Indian writer and activist wins International Booker Prize

World Wednesday 21/May/2025 15:08 PM
By: DW
Indian writer and activist wins International Booker Prize

Mysore: Banu Mushtaq, the Indian writer and activist, was awarded the International Booker Prize on Tuesday for her short story collection "Heart Lamp," the first Kannada-language author to win the prize for translated fiction.

The 77-year-old Mushtaq will share the £50,000 ($67,000, €59,300) prize with her translator Deepa Bhasthi, who also helped with picking the stories featured in the award-winning collection.

This marks the first time that a collection of short stories receives the award. It also makes Bhasthi the first Indian translator to win the prize in its current form, adopted in 2016.

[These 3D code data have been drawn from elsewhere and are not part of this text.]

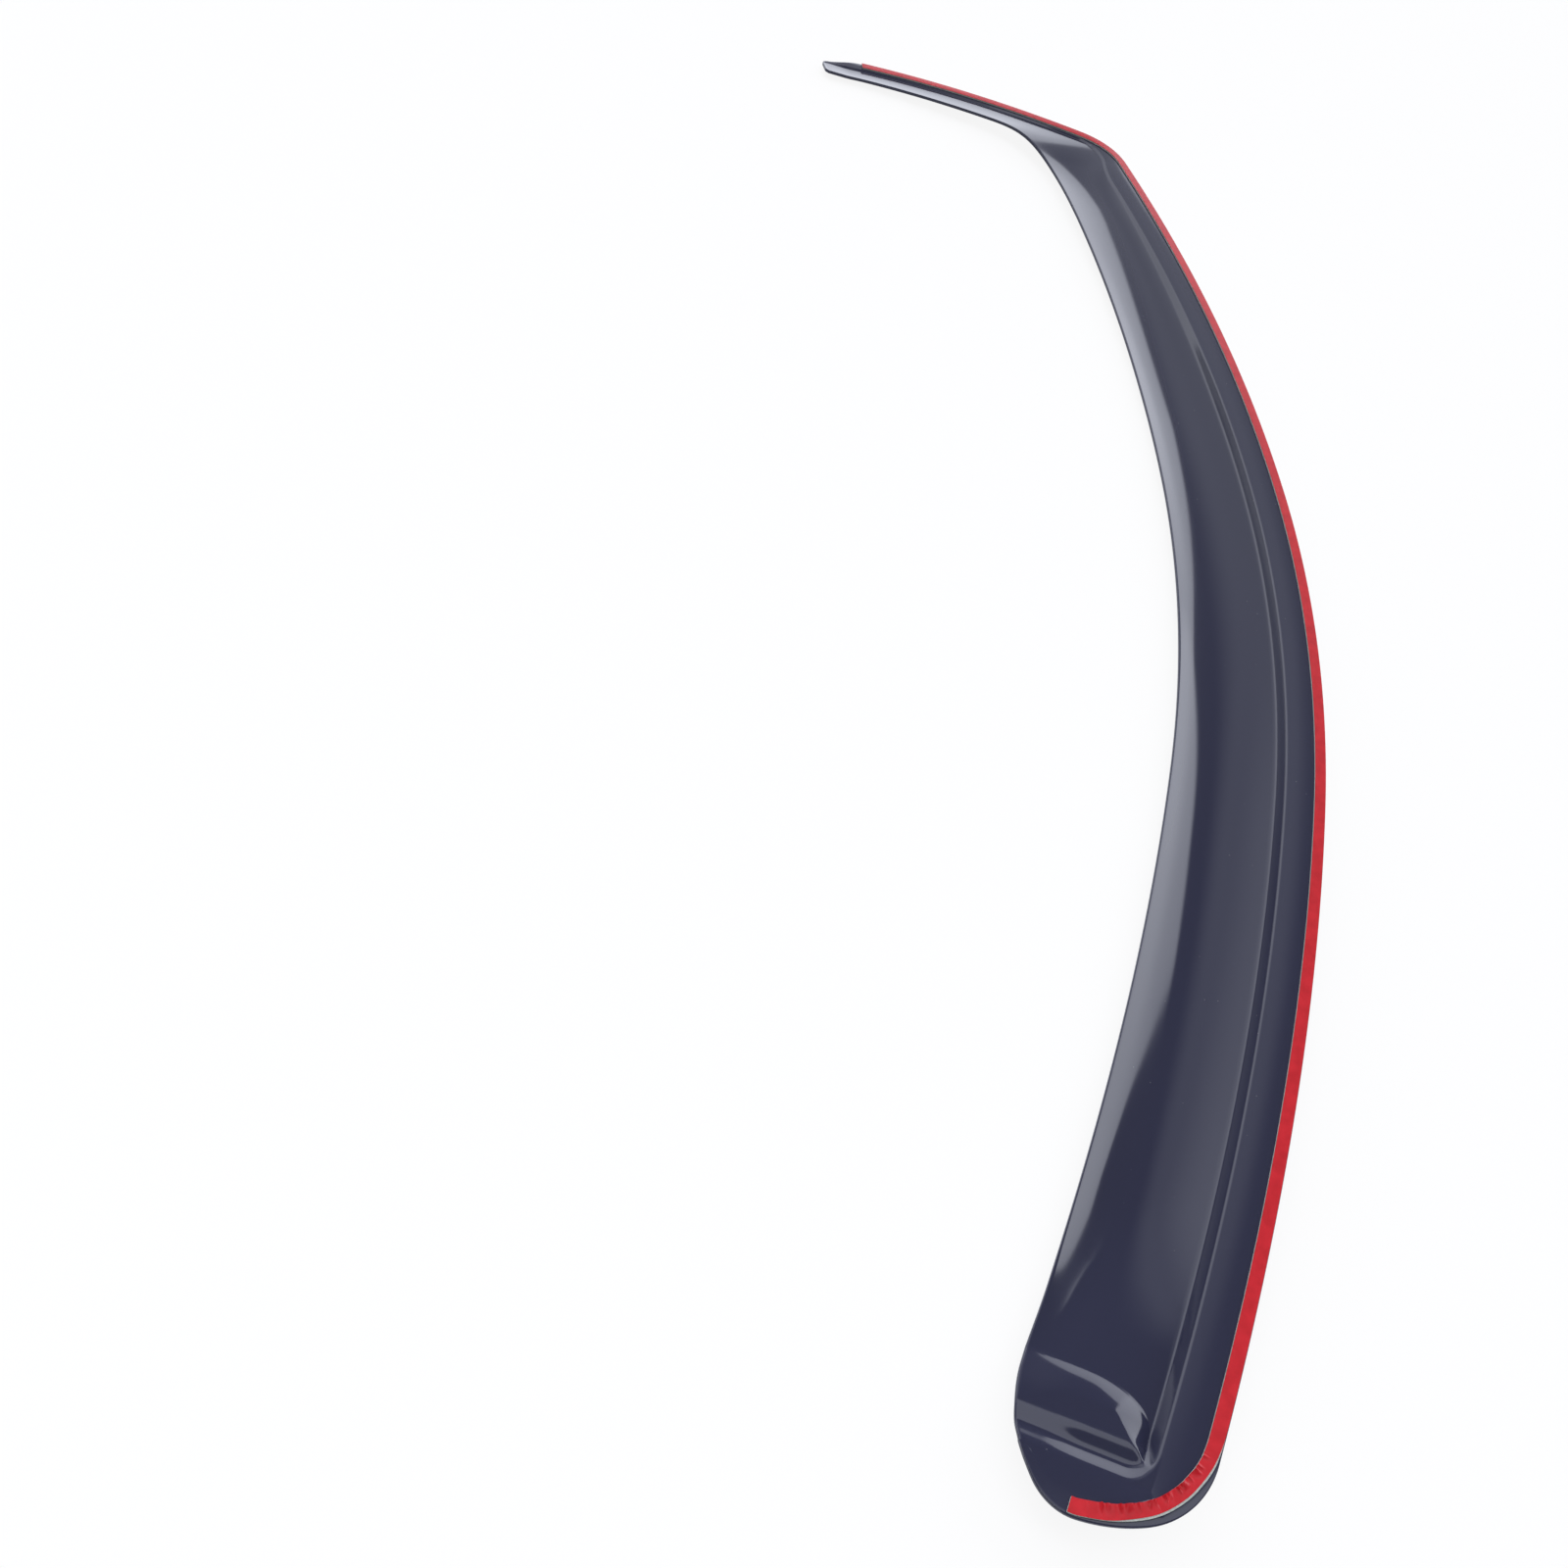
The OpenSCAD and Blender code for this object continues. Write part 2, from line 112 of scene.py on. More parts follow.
# floor: how far it sags below the line from the wall to the lip
SAG = 8
MID_SAG = 5.4
MID_FROM = 430
MID_TO = 650
FAR_SAG = 3.5
FAR_LEAD = 330
FAR_END = 30
ARM_SAG = 0.3
ARM_LEAD = 60
END_SAG = -0.2
END_SAG_FROM = 20
END_SAG_TO = 120
LIP_BEND = 0.5
FAR_BEND = -0.6

# lip at the free edge, with its nearly flat brim, and the curl that keeps the brim steep near the end
LIP_D = 4.5
ARM_LIP_D = 1.6
LIP_RISE = 2.3
LIP_RISE_LEN = 45
BRIM_AT = 0.8
BRIM_LEAN = 1.03
BRIM_SLOPE = 0.68
CURL_W = 8
CURL_BACK = 3.3
CURL_IN = (25, 95)
CURL_OUT = (90, 200)

# near end of the trough: a groove, then a shelf with a foot on its far side and one along the wall
END_BACK = 22.5
END_CORNER = 11
KNEE_SHARE = 0.5
SHELF_D = 0.9
GROOVE_D = 1.8
GROOVE_RIM_D = 0.9
GROOVE_RIM = (0.45, 0.8)
GROOVE_AT = 6.8
GROOVE_FAR = 15
SHELF_LEN = 37.5
SHELF_RUN = 13
SHELF_RIM_RUN = 22
SHELF_RIM = (0.6, 1)
SHELF_SIDE = 2
FOOT_LEAN = 0.3
CREST_LEAN = 1.1
FAR_POWER = 1.4
SIDE_POWER = 1.15

# the sheet as a whole
SHEET = 2.4
TIP_R = 5
TIP_FADE = 25
TIP_DEPTH = 0.25
EDGE_R = 0.7
ARM_TWIST = 0.1
TWIST_LEAD = 40
STEEPEST = 2
BOWL_AT = (180, 170)
BOWL_ACROSS = 2500
BOWL_ALONG = 12000
REST_ROLL = -6.9
REST_PITCH = 0.06

# adhesive tape and its liner; a pair tells where a size comes or goes, along the way or across
TAPE_W = 6
TAPE_T = 1
LINER_T = 0.2
TAPE_INSET = 0.8
TAPE_MARGIN = 0.4
TAPE_FROM = 31
TAPE_BARE = 36
WALL_AFTER = 15
NOSE_INSET = 0.6
NOSE_INSET_IN = 12
NOSE_INSET_OUT = 30
NOSE_BARE = 1.9
NOSE_BARE_IN = (40, 84)
NOSE_BARE_OUT = (90, 114)
FAN_INSET = 0.3
FAN_TAPE_REACH = 0.85
LINER_CUT = 0.13
LINER_CUT_IN = (42, 62)
LINER_CUT_OUT = (98, 120)
FOLD_H = 1.61
FOLD_LEN = 4.3
FOLD_IN = (TAPE_FROM + 6, TAPE_FROM + 14)
FOLD_BEFORE_NOSE = 8
FOLD_AFTER_NOSE = 4
FOLD_ACROSS = (0.15, 1)
FOLD_POWER = 1.5
FOLD_SHIFT = 0.9
FOLD_SHIFT_RATE = 0.83
FOLD_MEAN = 0.8
FOLD_CHANGE = 0.35
FOLD_CHANGE_RATE = 0.61

# how finely the sheet is drawn
END_ROWS = 30
TIP_ROWS = 15
TIP_CROWDING = 1.6
FAN_TAPE_SHARE = 0.62
EDGE_STEPS = [0.05, 0.15, 0.35, 0.6]
TAPE_STEPS = 8
ROLL_STEPS = 10
WALL_STEPS = 16
FLOOR_STEPS = 40
SLOPE_REACH = 3
SLOPE_LEAST = 0.2
LINER_STEPS = 3
HALVINGS = 20
SHEET_SHARP = 50
BAND_SHARP = 40


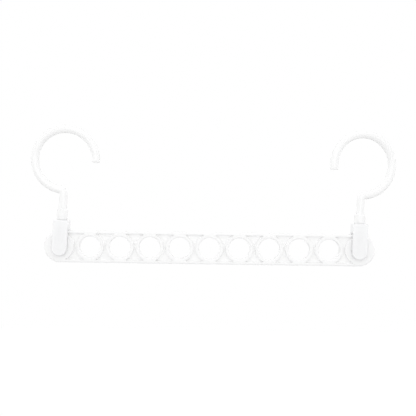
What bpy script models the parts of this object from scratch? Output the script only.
"""Multi-hole clothes hanger, modelled as it hangs from a rail.

A flat bar with a row of ringed garment holes is held at each end by a forked yoke that
snaps into the bar's end bore, and each yoke carries an open ring hook that swivels on its
stem. The origin is midway between the hooks, where a rail touches the inner top of their
rings. +X runs along the bar to the right, -Y is the front and +Z is up. Lengths are in
metres.
"""

import math

import bmesh
import bpy

MM = 0.001

# Bar: a round-ended strip with a rim, a web and a ring round each garment hole
HOLE_COUNT = 9
HOLE_PITCH = 30 * MM
HOLE_RADIUS = 10.5 * MM
HOLE_FILLET = 1.2 * MM
RING_WALL = 3.5 * MM
BAR_HEIGHT = 32 * MM
BAR_DEPTH = 7.5 * MM
RIM_WALL = 2.8 * MM
RIM_FILLET = 1.4 * MM
WEB_THICKNESS = 3 * MM

# Yoke: a fork with two round-bottomed ears, studs inside them and a solid top block
YOKE_WIDTH = 15 * MM
YOKE_RISE = 26.5 * MM
YOKE_DROP = 1.7 * MM
YOKE_FILLET = 1 * MM
EAR_THICKNESS = 3.9 * MM
EAR_CLEARANCE = 0.35 * MM
ROOF_CLEARANCE = 0.6 * MM
STUD_DIAMETER = 8 * MM
STUD_LENGTH = 2.5 * MM
STUD_CHAMFER = 0.5 * MM
STUD_CLEARANCE = 0.3 * MM

# Hook: an open ring of round rod on a stem, with a collar and a split snap head
ROD_DIAMETER = 8 * MM
RING_INNER_RADIUS = 26.7 * MM
RING_RISES = {"left": 87.4 * MM, "right": 86.2 * MM}
RING_OFFSETS = {"left": 0.3 * MM, "right": 1.2 * MM}
TIP_STRAIGHTS = {"left": 0.3 * MM, "right": 5.4 * MM}
TIP_FILLET = 1.2 * MM
BEND_RADIUS = 4.8 * MM
COLLAR_DIAMETER = 10.8 * MM
COLLAR_HEIGHTS = {"left": 10.5 * MM, "right": 9.3 * MM}
COLLAR_TAPER = 0.8 * MM
COLLAR_CLEARANCE = 0.3 * MM
NECK_DIAMETER = 5.4 * MM
HEAD_DIAMETER = 7.4 * MM
HEAD_HEIGHT = 3.8 * MM
HEAD_LEAD = 1.6 * MM
HEAD_TIP_DIAMETER = 4.6 * MM
HEAD_RECESS = 0.4 * MM
SWIVEL_CLEARANCE = 0.3 * MM
SLIT_WIDTH = 1.4 * MM
SLIT_HEIGHT = 6.6 * MM

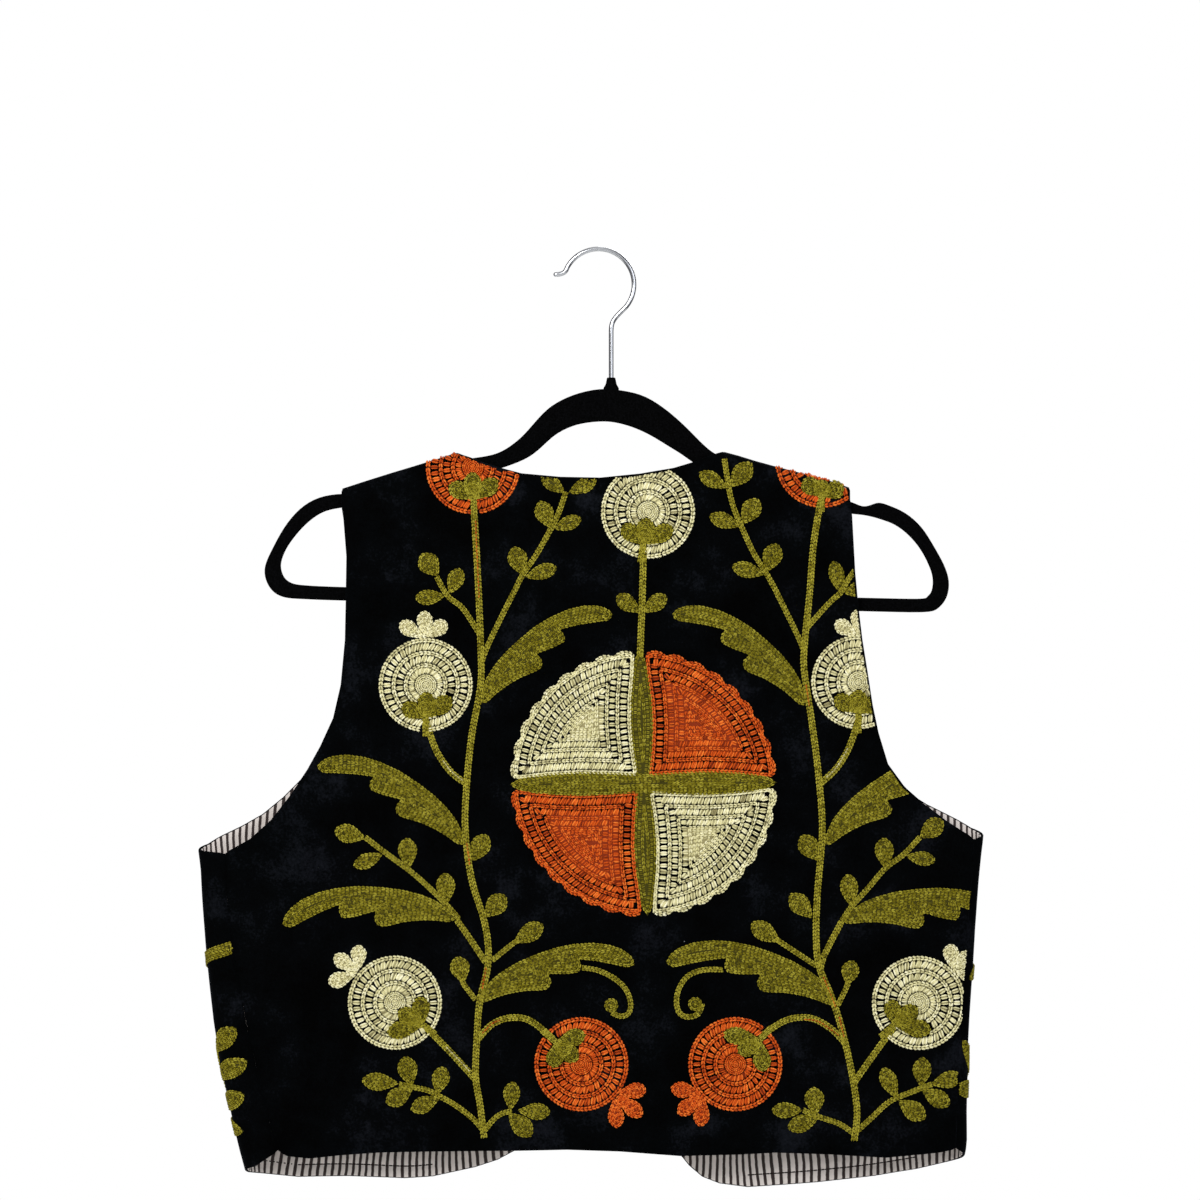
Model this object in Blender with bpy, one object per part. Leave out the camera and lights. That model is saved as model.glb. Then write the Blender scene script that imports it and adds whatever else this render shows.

The annual International Booker Prize is run alongside the Booker Prize for English-language fiction, but the latter is handed out in the fall.

The award ceremony was held at London's Tate Modern Museum, and announced by bestselling Booker Prize-longlisted author Max Porter, who chairs the five-member voting panel.

Porter hailed "Heart Lamp" as "something genuinely new for English readers."

"These beautiful, busy, life-affirming stories rise from Kannada, interspersed with the extraordinary socio-political richness of other languages and dialects," said Porter.

"It speaks of women's lives, reproductive rights, faith, caste, power and oppression."

During her acceptance speech, Mushtaq described the award as a "great honour," saying she was receiving it "not as an individual but as a voice raised in chorus with so many others."

"This moment feels like a thousand fireflies lighting a single sky -- brief, brilliant and utterly collective," she said.

Kannada is spoken by some 65 million people, primarily in southern India.

Mushtaq wrote the short stories featured in the collection between 1990 and 2023. Bhasthi's curation and translation was keen to preserve the multilingual nature of southern India.

The collection was critically praised for its dry and gentle humor, witty style and commentary on issues such as patriarch, casteism and religious conservatism.